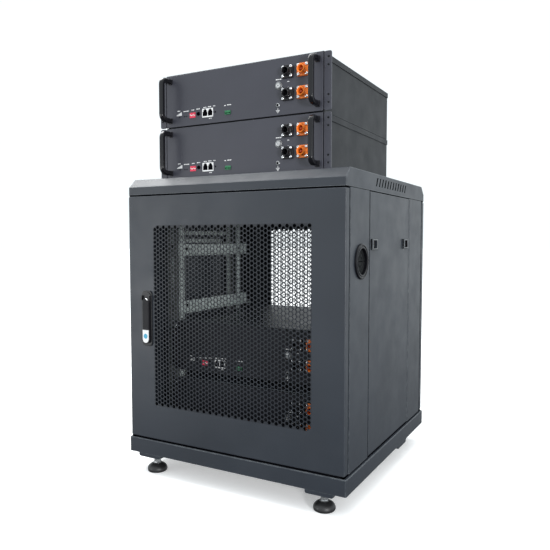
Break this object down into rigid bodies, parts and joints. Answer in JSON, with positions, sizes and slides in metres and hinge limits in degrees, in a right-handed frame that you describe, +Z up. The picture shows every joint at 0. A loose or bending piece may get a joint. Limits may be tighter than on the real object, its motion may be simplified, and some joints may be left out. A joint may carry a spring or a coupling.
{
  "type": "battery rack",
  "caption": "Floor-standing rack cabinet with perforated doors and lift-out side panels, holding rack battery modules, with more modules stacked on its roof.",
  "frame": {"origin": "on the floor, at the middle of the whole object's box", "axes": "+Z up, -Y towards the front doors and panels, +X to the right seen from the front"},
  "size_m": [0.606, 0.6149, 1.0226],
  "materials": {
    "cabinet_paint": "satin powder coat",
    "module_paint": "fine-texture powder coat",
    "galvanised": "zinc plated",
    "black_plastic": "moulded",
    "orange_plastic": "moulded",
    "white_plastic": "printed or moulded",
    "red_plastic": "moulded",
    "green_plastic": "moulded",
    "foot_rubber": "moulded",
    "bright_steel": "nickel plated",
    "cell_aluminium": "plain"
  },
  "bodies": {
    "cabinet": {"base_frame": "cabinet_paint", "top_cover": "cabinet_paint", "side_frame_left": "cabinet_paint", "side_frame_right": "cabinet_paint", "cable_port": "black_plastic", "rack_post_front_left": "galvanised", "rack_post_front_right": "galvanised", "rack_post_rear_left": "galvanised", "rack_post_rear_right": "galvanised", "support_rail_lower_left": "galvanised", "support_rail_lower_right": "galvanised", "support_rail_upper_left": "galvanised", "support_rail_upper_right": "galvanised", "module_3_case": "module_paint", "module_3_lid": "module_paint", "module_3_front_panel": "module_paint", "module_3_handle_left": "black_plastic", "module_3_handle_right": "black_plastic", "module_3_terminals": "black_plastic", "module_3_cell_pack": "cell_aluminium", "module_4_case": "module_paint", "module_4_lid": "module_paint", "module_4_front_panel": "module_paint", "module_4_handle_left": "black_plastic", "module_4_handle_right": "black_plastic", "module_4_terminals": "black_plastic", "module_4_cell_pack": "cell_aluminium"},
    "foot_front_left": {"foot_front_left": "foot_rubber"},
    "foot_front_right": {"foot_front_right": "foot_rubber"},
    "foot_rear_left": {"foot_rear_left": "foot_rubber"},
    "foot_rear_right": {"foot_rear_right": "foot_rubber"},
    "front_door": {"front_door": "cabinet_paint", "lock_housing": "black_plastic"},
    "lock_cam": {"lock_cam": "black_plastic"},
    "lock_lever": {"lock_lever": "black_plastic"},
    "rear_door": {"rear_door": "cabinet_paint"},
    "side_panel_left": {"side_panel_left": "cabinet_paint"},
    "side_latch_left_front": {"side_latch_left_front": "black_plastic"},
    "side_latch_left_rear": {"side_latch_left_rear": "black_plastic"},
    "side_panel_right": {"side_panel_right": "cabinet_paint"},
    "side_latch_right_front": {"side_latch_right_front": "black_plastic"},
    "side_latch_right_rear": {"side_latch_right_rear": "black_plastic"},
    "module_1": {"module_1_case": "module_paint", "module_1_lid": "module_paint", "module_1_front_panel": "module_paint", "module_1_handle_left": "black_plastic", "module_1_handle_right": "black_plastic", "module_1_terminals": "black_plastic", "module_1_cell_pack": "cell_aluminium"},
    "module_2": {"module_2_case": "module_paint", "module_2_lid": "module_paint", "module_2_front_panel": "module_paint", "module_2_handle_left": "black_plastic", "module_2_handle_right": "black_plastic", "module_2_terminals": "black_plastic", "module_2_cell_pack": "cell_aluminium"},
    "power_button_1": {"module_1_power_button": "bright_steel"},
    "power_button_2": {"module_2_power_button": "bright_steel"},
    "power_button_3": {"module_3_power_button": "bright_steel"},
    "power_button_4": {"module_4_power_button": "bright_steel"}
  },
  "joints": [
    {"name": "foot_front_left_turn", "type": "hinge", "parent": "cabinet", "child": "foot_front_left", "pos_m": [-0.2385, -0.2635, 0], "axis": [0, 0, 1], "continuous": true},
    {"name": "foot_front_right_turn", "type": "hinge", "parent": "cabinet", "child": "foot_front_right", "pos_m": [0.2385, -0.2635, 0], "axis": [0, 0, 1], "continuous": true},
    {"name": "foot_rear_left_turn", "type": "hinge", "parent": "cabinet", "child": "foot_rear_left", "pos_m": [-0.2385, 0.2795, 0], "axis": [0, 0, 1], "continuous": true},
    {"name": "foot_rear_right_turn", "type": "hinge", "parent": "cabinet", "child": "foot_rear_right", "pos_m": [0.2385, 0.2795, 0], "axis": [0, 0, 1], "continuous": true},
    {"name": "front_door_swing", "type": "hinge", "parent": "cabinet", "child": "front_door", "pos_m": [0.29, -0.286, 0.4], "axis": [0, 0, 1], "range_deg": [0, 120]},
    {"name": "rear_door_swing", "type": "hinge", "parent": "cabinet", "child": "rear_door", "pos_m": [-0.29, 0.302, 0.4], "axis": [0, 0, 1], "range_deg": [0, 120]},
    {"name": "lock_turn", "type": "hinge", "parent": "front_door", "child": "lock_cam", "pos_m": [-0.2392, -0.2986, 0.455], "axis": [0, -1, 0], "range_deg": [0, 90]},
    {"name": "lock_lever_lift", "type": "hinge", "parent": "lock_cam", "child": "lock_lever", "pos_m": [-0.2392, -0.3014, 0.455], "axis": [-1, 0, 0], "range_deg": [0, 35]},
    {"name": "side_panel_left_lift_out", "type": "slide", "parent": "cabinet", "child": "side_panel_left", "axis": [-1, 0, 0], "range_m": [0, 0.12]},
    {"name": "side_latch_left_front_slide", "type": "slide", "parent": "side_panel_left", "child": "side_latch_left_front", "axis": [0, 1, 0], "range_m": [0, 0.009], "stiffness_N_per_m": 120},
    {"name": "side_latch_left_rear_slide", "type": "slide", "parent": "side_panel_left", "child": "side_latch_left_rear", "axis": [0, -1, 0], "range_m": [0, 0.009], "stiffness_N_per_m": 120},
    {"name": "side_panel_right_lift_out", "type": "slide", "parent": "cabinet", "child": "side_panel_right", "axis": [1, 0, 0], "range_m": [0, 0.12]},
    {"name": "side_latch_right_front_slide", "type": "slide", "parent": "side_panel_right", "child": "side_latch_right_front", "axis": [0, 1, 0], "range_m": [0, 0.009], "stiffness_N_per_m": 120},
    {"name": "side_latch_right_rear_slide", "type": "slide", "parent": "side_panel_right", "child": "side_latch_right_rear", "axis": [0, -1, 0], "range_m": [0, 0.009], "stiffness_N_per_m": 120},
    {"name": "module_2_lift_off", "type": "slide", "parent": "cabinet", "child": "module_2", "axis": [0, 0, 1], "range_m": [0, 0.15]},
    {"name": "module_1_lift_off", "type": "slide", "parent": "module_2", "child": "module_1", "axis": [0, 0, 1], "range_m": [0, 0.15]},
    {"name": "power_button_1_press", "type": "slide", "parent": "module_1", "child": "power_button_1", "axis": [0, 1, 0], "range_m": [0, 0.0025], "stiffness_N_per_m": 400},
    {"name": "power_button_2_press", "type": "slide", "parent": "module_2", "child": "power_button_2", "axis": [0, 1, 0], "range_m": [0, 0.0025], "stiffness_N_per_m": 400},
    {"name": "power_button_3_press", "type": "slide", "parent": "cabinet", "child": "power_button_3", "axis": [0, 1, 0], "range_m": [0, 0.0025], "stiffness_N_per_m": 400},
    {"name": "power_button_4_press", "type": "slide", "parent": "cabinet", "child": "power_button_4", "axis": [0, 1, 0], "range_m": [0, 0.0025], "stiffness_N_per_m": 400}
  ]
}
* * * * * * * * *
Copy out each line exactly as written.

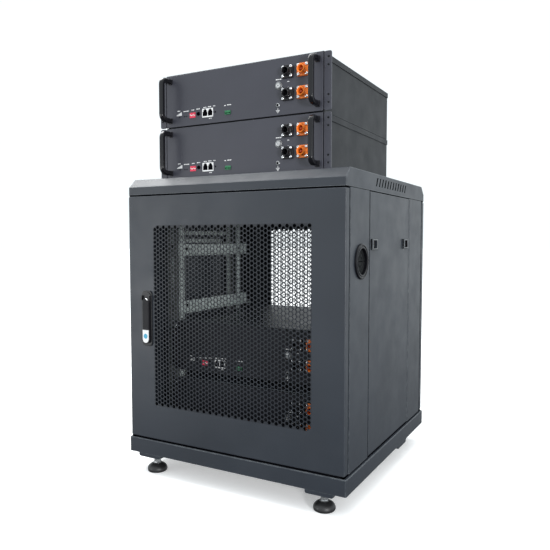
Break this object down into rigid bodies, parts and joints. Answer in JSON, with positions, sizes and slides in metres and hinge limits in degrees, in a right-handed frame that you describe, +Z up. The picture shows every joint at 0. A loose or bending piece may get a joint. Limits may be tighter than on the real object, its motion may be simplified, and some joints may be left out. A joint may carry a spring or a coupling.
{
  "type": "battery rack",
  "caption": "Floor-standing rack cabinet with perforated doors and lift-out side panels, holding rack battery modules, with more modules stacked on its roof.",
  "frame": {"origin": "on the floor, at the middle of the whole object's box", "axes": "+Z up, -Y towards the front doors and panels, +X to the right seen from the front"},
  "size_m": [0.606, 0.6149, 1.0226],
  "materials": {
    "cabinet_paint": "satin powder coat",
    "module_paint": "fine-texture powder coat",
    "galvanised": "zinc plated",
    "black_plastic": "moulded",
    "orange_plastic": "moulded",
    "white_plastic": "printed or moulded",
    "red_plastic": "moulded",
    "green_plastic": "moulded",
    "foot_rubber": "moulded",
    "bright_steel": "nickel plated",
    "cell_aluminium": "plain"
  },
  "bodies": {
    "cabinet": {"base_frame": "cabinet_paint", "top_cover": "cabinet_paint", "side_frame_left": "cabinet_paint", "side_frame_right": "cabinet_paint", "cable_port": "black_plastic", "rack_post_front_left": "galvanised", "rack_post_front_right": "galvanised", "rack_post_rear_left": "galvanised", "rack_post_rear_right": "galvanised", "support_rail_lower_left": "galvanised", "support_rail_lower_right": "galvanised", "support_rail_upper_left": "galvanised", "support_rail_upper_right": "galvanised", "module_3_case": "module_paint", "module_3_lid": "module_paint", "module_3_front_panel": "module_paint", "module_3_handle_left": "black_plastic", "module_3_handle_right": "black_plastic", "module_3_terminals": "black_plastic", "module_3_cell_pack": "cell_aluminium", "module_4_case": "module_paint", "module_4_lid": "module_paint", "module_4_front_panel": "module_paint", "module_4_handle_left": "black_plastic", "module_4_handle_right": "black_plastic", "module_4_terminals": "black_plastic", "module_4_cell_pack": "cell_aluminium"},
    "foot_front_left": {"foot_front_left": "foot_rubber"},
    "foot_front_right": {"foot_front_right": "foot_rubber"},
    "foot_rear_left": {"foot_rear_left": "foot_rubber"},
    "foot_rear_right": {"foot_rear_right": "foot_rubber"},
    "front_door": {"front_door": "cabinet_paint", "lock_housing": "black_plastic"},
    "lock_cam": {"lock_cam": "black_plastic"},
    "lock_lever": {"lock_lever": "black_plastic"},
    "rear_door": {"rear_door": "cabinet_paint"},
    "side_panel_left": {"side_panel_left": "cabinet_paint"},
    "side_latch_left_front": {"side_latch_left_front": "black_plastic"},
    "side_latch_left_rear": {"side_latch_left_rear": "black_plastic"},
    "side_panel_right": {"side_panel_right": "cabinet_paint"},
    "side_latch_right_front": {"side_latch_right_front": "black_plastic"},
    "side_latch_right_rear": {"side_latch_right_rear": "black_plastic"},
    "module_1": {"module_1_case": "module_paint", "module_1_lid": "module_paint", "module_1_front_panel": "module_paint", "module_1_handle_left": "black_plastic", "module_1_handle_right": "black_plastic", "module_1_terminals": "black_plastic", "module_1_cell_pack": "cell_aluminium"},
    "module_2": {"module_2_case": "module_paint", "module_2_lid": "module_paint", "module_2_front_panel": "module_paint", "module_2_handle_left": "black_plastic", "module_2_handle_right": "black_plastic", "module_2_terminals": "black_plastic", "module_2_cell_pack": "cell_aluminium"},
    "power_button_1": {"module_1_power_button": "bright_steel"},
    "power_button_2": {"module_2_power_button": "bright_steel"},
    "power_button_3": {"module_3_power_button": "bright_steel"},
    "power_button_4": {"module_4_power_button": "bright_steel"}
  },
  "joints": [
    {"name": "foot_front_left_turn", "type": "hinge", "parent": "cabinet", "child": "foot_front_left", "pos_m": [-0.2385, -0.2635, 0], "axis": [0, 0, 1], "continuous": true},
    {"name": "foot_front_right_turn", "type": "hinge", "parent": "cabinet", "child": "foot_front_right", "pos_m": [0.2385, -0.2635, 0], "axis": [0, 0, 1], "continuous": true},
    {"name": "foot_rear_left_turn", "type": "hinge", "parent": "cabinet", "child": "foot_rear_left", "pos_m": [-0.2385, 0.2795, 0], "axis": [0, 0, 1], "continuous": true},
    {"name": "foot_rear_right_turn", "type": "hinge", "parent": "cabinet", "child": "foot_rear_right", "pos_m": [0.2385, 0.2795, 0], "axis": [0, 0, 1], "continuous": true},
    {"name": "front_door_swing", "type": "hinge", "parent": "cabinet", "child": "front_door", "pos_m": [0.29, -0.286, 0.4], "axis": [0, 0, 1], "range_deg": [0, 120]},
    {"name": "rear_door_swing", "type": "hinge", "parent": "cabinet", "child": "rear_door", "pos_m": [-0.29, 0.302, 0.4], "axis": [0, 0, 1], "range_deg": [0, 120]},
    {"name": "lock_turn", "type": "hinge", "parent": "front_door", "child": "lock_cam", "pos_m": [-0.2392, -0.2986, 0.455], "axis": [0, -1, 0], "range_deg": [0, 90]},
    {"name": "lock_lever_lift", "type": "hinge", "parent": "lock_cam", "child": "lock_lever", "pos_m": [-0.2392, -0.3014, 0.455], "axis": [-1, 0, 0], "range_deg": [0, 35]},
    {"name": "side_panel_left_lift_out", "type": "slide", "parent": "cabinet", "child": "side_panel_left", "axis": [-1, 0, 0], "range_m": [0, 0.12]},
    {"name": "side_latch_left_front_slide", "type": "slide", "parent": "side_panel_left", "child": "side_latch_left_front", "axis": [0, 1, 0], "range_m": [0, 0.009], "stiffness_N_per_m": 120},
    {"name": "side_latch_left_rear_slide", "type": "slide", "parent": "side_panel_left", "child": "side_latch_left_rear", "axis": [0, -1, 0], "range_m": [0, 0.009], "stiffness_N_per_m": 120},
    {"name": "side_panel_right_lift_out", "type": "slide", "parent": "cabinet", "child": "side_panel_right", "axis": [1, 0, 0], "range_m": [0, 0.12]},
    {"name": "side_latch_right_front_slide", "type": "slide", "parent": "side_panel_right", "child": "side_latch_right_front", "axis": [0, 1, 0], "range_m": [0, 0.009], "stiffness_N_per_m": 120},
    {"name": "side_latch_right_rear_slide", "type": "slide", "parent": "side_panel_right", "child": "side_latch_right_rear", "axis": [0, -1, 0], "range_m": [0, 0.009], "stiffness_N_per_m": 120},
    {"name": "module_2_lift_off", "type": "slide", "parent": "cabinet", "child": "module_2", "axis": [0, 0, 1], "range_m": [0, 0.15]},
    {"name": "module_1_lift_off", "type": "slide", "parent": "module_2", "child": "module_1", "axis": [0, 0, 1], "range_m": [0, 0.15]},
    {"name": "power_button_1_press", "type": "slide", "parent": "module_1", "child": "power_button_1", "axis": [0, 1, 0], "range_m": [0, 0.0025], "stiffness_N_per_m": 400},
    {"name": "power_button_2_press", "type": "slide", "parent": "module_2", "child": "power_button_2", "axis": [0, 1, 0], "range_m": [0, 0.0025], "stiffness_N_per_m": 400},
    {"name": "power_button_3_press", "type": "slide", "parent": "cabinet", "child": "power_button_3", "axis": [0, 1, 0], "range_m": [0, 0.0025], "stiffness_N_per_m": 400},
    {"name": "power_button_4_press", "type": "slide", "parent": "cabinet", "child": "power_button_4", "axis": [0, 1, 0], "range_m": [0, 0.0025], "stiffness_N_per_m": 400}
  ]
}